If you look at Google’s pursuit of the recruiting industry from the vantage point of a technologist solving outstanding problems, then this development doesn’t scare you — it excites you. Making the Google Jobs API open to technology providers wishing to build off of it makes total sense in our environment of extensibility, and the best technology providers will take advantage of this.
Google Is Approaching a Critical Problem From Both Sides, Which Is Smart
Part of the reason that semantic search is still so fraught with challenges 25 years since the outset of Internet sourcing is because it’s very difficult to move quickly and iterate when your intelligence is one-sided. Google for Jobs and Profile Search addresses semantic search from the candidate standpoint, but the launch of Google Hire — a low-cost, lightweight ATS ideal for small corporate recruiting teams — helps Google to validate what it’s doing on the job search side. With Google Hire, it’ll be able to solicit feedback from recruiters as to the quality of candidate results and matching, and that will ultimately result in quicker and most substantive technology advancements. And if a comprehensive skill and job title mapping framework does emerge from Google’s efforts, every tech provider in the industry will want to embrace it.

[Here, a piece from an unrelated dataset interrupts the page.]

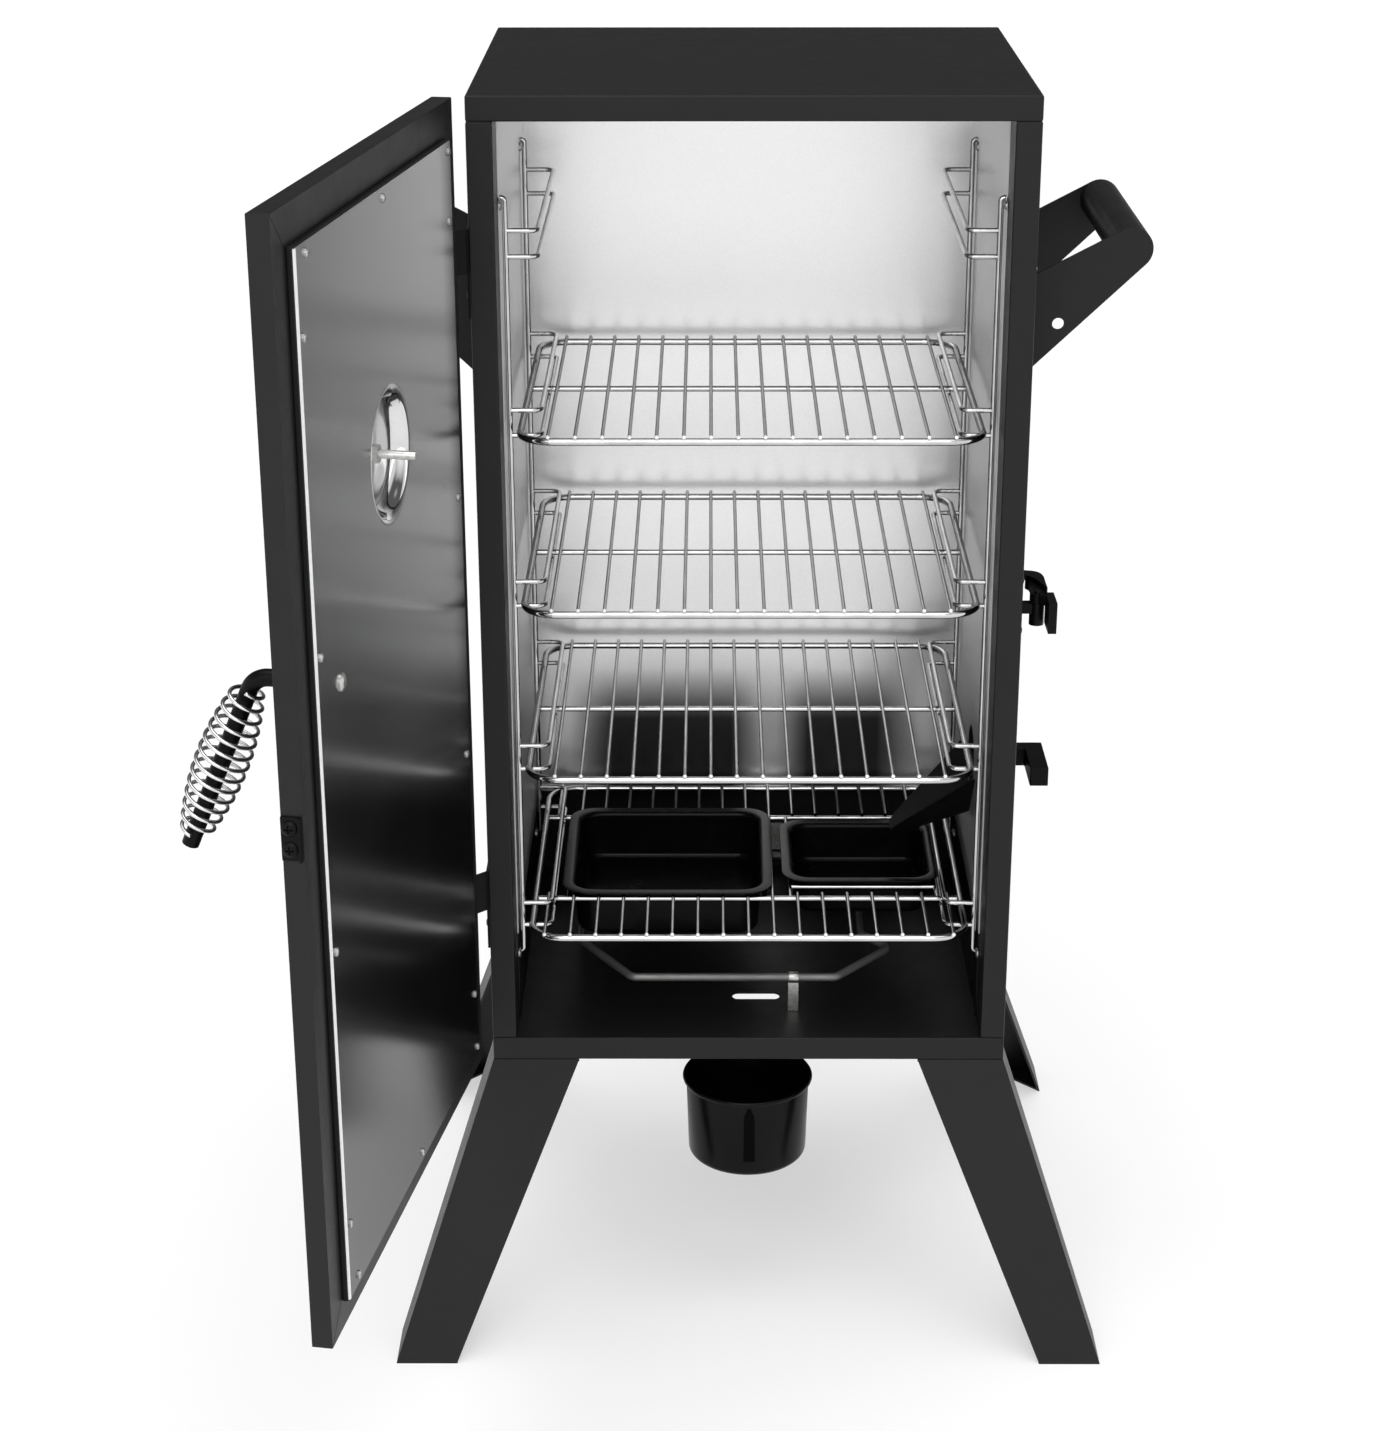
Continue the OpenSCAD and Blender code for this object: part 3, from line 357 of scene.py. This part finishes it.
@material("wool")
def _(n, s):
    at = n.coords((1.0, 1.0, 0.25))
    fibres = n.noise(at, 420.0, 6.0, 0.7)
    pale, deep = (0.78, 0.70, 0.46, 1), (0.55, 0.46, 0.26, 1)
    n.set(s, "Base Color", n.blend(n.spread(fibres, 0.0, 1.0), deep, pale))
    n.set(s, "Roughness", 0.95)
    n.set(s, "Normal", n.bump(fibres, 0.002, 0.8))


@material("tab_black")
def _(n, s):
    powder(n, s, grey(0.0008), grey(0.0014), (0.50, 0.62), 0.3, 0.03)


@material("inlet_plastic")
def _(n, s):
    powder(n, s, grey(0.010), grey(0.014), (0.42, 0.55), 0.5, 0.45)


@material("dial_white")
def _(n, s):
    at = n.coords()
    n.set(s, "Base Color", n.mottle(at, 30.0, (0.80, 0.80, 0.77, 1), (0.86, 0.86, 0.84, 1)))
    n.set(s, "Roughness", n.spread(n.noise(at, 200.0), 0.45, 0.6))
    n.set(s, "Normal", n.bump(n.noise(at, 900.0), 0.00003, 0.3))


@material("needle_red")
def _(n, s):
    at = n.coords()
    dark, light = (0.42, 0.02, 0.012, 1), (0.55, 0.04, 0.02, 1)
    n.set(s, "Base Color", n.blend(n.noise(at, 200.0), dark, light))
    n.set(s, "Roughness", n.spread(n.noise(at, 300.0), 0.3, 0.45))


@material("glass_clear")
def _(n, s):
    at = n.coords()
    n.set(s, "Base Color", (0.95, 0.97, 0.98, 1))
    n.set(s, "Transmission Weight", 1.0)
    n.set(s, "Roughness", n.spread(n.noise(at, 60.0), 0.01, 0.04))
    n.set(s, "IOR", 1.45)


LOOK = {}


def looks(mat, *names):
    for name in names:
        LOOK[name] = mat


looks(
    "powder_black",
    "side_panel_left", "side_panel_right", "rear_panel", "top_cap", "base_pan",
    "leg_front_left", "leg_front_right", "leg_rear_left", "leg_rear_right",
    "side_handle_left", "side_handle_right", "cup_hanger", "terminal_box", "loader_sleeve",
)
looks("powder_door", "door_pan", "door_inner_frame")
looks(
    "cast_black",
    "latch_bracket", "latch_lever", "cabinet_hinge_leaves", "door_hinge_leaves", "catch_plate",
    "catch_screws", "body_screws", "loader_handle", "handle_rod",
)
looks("heat_black", "lower_liner", "chip_chute", "loader_scoop")
looks("enamel_black", "water_pan", "chip_tray", "grease_cup")
looks("liner_bright", "liner_ceiling")
looks("rear_liner_bright", "liner_rear")
looks("side_liner_bright", "liner_left", "liner_right")
looks("door_liner_bright", "door_liner")
looks("dish_bright", "thermometer_seat")
looks("chrome_rod", "rack_support_left", "rack_support_right")
looks("chrome_wire", "upper_grate", "middle_grate", "lower_grate", "pan_rack")
looks(
    "zinc",
    "leg_bolts", "support_screws", "liner_screws", "handle_bolt", "element_clip",
    "element_flange", "hinge_pins", "thermometer_case", "thermometer_stem",
)
looks("element_grey", "heating_element")
looks("spring_steel", "handle_spring")
looks("wool", "insulation", "door_insulation")
looks("inlet_plastic", "power_inlet")
looks("dial_white", "thermometer_dial")
looks("needle_red", "thermometer_needle")
looks("glass_clear", "thermometer_lens")


def dress(obj, name):
    obj.data.materials.clear()
    obj.data.materials.append(MATERIALS[name])


for node_name, obj in NODES.items():
    dress(obj, LOOK[node_name])


# ---------------------------------------------------------------- edges of the CAD nodes

def ease(name, width, segments=2, angle=32.0):
    """Rounds a CAD node's edges with modifiers only."""
    obj = NODES[name]
    weld = obj.modifiers.new("weld", "WELD")
    weld.merge_threshold = 0.00002
    if width > 0:
        bevel = obj.modifiers.new("bevel", "BEVEL")
        bevel.width = width
        bevel.segments = segments
        bevel.limit_method = "ANGLE"
        bevel.angle_limit = math.radians(angle)
        bevel.use_clamp_overlap = True
        bevel.harden_normals = True
        bevel.miter_outer = "MITER_ARC"


EASED = {
    0.0016: ["top_cap", "base_pan", "side_panel_left", "side_panel_right"],
    0.0009: [
        "door_pan", "door_inner_frame",
        "leg_front_left", "leg_front_right", "leg_rear_left", "leg_rear_right",
        "side_handle_left", "side_handle_right", "loader_handle", "terminal_box",
    ],
    0.0004: [
        "latch_bracket", "cabinet_hinge_leaves", "door_hinge_leaves", "catch_plate",
        "chip_chute", "loader_scoop", "loader_sleeve", "cup_hanger",
        "element_clip", "thermometer_case", "thermometer_stem", "power_inlet", "latch_lever",
    ],
}
for width, names in EASED.items():
    for node_name in names:
        ease(node_name, width)


# ---------------------------------------------------------------- mesh helpers

def add_piece(name, mesh, body, look, replaces=(), smooth=True):
    obj = bpy.data.objects.new(name, mesh)
    scene.collection.objects.link(obj)
    dress(obj, look)
    if smooth:
        for face in mesh.polygons:
            face.use_smooth = True
    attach(obj, body)
    if replaces:
        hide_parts(*replaces)
    return obj


def mesh_from(name, verts, faces):
    mesh = bpy.data.meshes.new(name)
    mesh.from_pydata([tuple(v) for v in verts], [], faces)
    mesh.update()
    return mesh


def turn_outward(mesh):
    """Makes all the face normals point out of the solid."""
    bm = bmesh.new()
    bm.from_mesh(mesh)
    bmesh.ops.recalc_face_normals(bm, faces=bm.faces)
    bm.to_mesh(mesh)
    bm.free()
    return mesh


def tube(points, radius, sides=14, closed=False):
    """Vertices and faces of a round tube along points, with flat caps when it is open."""
    n = len(points)
    verts, faces = [], []
    tangents = []
    for i in range(n):
        a = points[(i - 1) % n] if closed or i > 0 else points[i]
        b = points[(i + 1) % n] if closed or i < n - 1 else points[i]
        tangents.append((b - a).normalized())
    normal = tangents[0].orthogonal().normalized()
    for i in range(n):
        normal = (normal - tangents[i] * normal.dot(tangents[i])).normalized()
        side = tangents[i].cross(normal)
        for k in range(sides):
            a = 2 * math.pi * k / sides
            verts.append(points[i] + radius * (math.cos(a) * normal + math.sin(a) * side))
    rows = n if closed else n - 1
    for i in range(rows):
        j = (i + 1) % n
        for k in range(sides):
            m = (k + 1) % sides
            faces.append((i * sides + k, i * sides + m, j * sides + m, j * sides + k))
    if not closed:
        faces.append(tuple(reversed(range(sides))))
        faces.append(tuple((n - 1) * sides + k for k in range(sides)))
    return verts, faces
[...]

As I mentioned earlier, I don’t agree that Google Hire will discourage new entrants to the market. There are dozens of free ATSs on the market right now. Having another entrant into this market isn’t, by definition, chilling. Creating an ATS with great semantic search capabilities won’t automatically turn the industry on its head. Excelling at semantic search is a natural extension of something Google has essentially owned since 2000. It’s also a discrete element of an incredibly complex industry. Sourcing is just one component of what recruiters do, and it’s the most easily automated by far. Ask any great recruiter if they would still be great if their search engine was less sophisticated, and they’ll still say yes. Because where they excel isn’t in relying on a search engine to do their jobs for them; finding talent is only 10 percent of the job. Furthermore, Google’s entry is unlikely to cause a mass exodus of companies switching ATSs. Changing ATS providers is not easy. It’s time-consuming, it interrupts how your team operates, and it impacts how you do business.
What Google Can’t Do
Ultimately, Google is an exceptionally powerful company with truly great technology. Anytime it walks into your space, you’d be shortsighted not to look up and take notice. For recruiting, however, there are areas where Google will undoubtedly shine, and other areas it likely won’t have any desire to explore. Here’s what Google can’t solve (because, truthfully, no technology can):
- When a job ad says a position requires an MBA or 10 years of experience, but the hiring manager will actually accept a bachelor’s degree from a top school or three years of experience at a fast-growing company.
- When jobseekers state on their resumes that they’re proficient in Java, but they washed out in their first job and their code won’t compile even with angels singing in the background.
- When a jobseeker lives 50 miles from a company’s headquarters, but is willing to make the commute because they value the challenging nature of the work.
There is no amount of automation or algorithmic intelligence that can replace the human instinct and experience that the best recruiters all possess. At the end of the day, human beings are irrational and computers are not. But if Google can help improve and advance the state of semantic search, it will be a positive force driving all technology providers, including us, to adapt and innovate, and the recruiting industry will be all the better for it.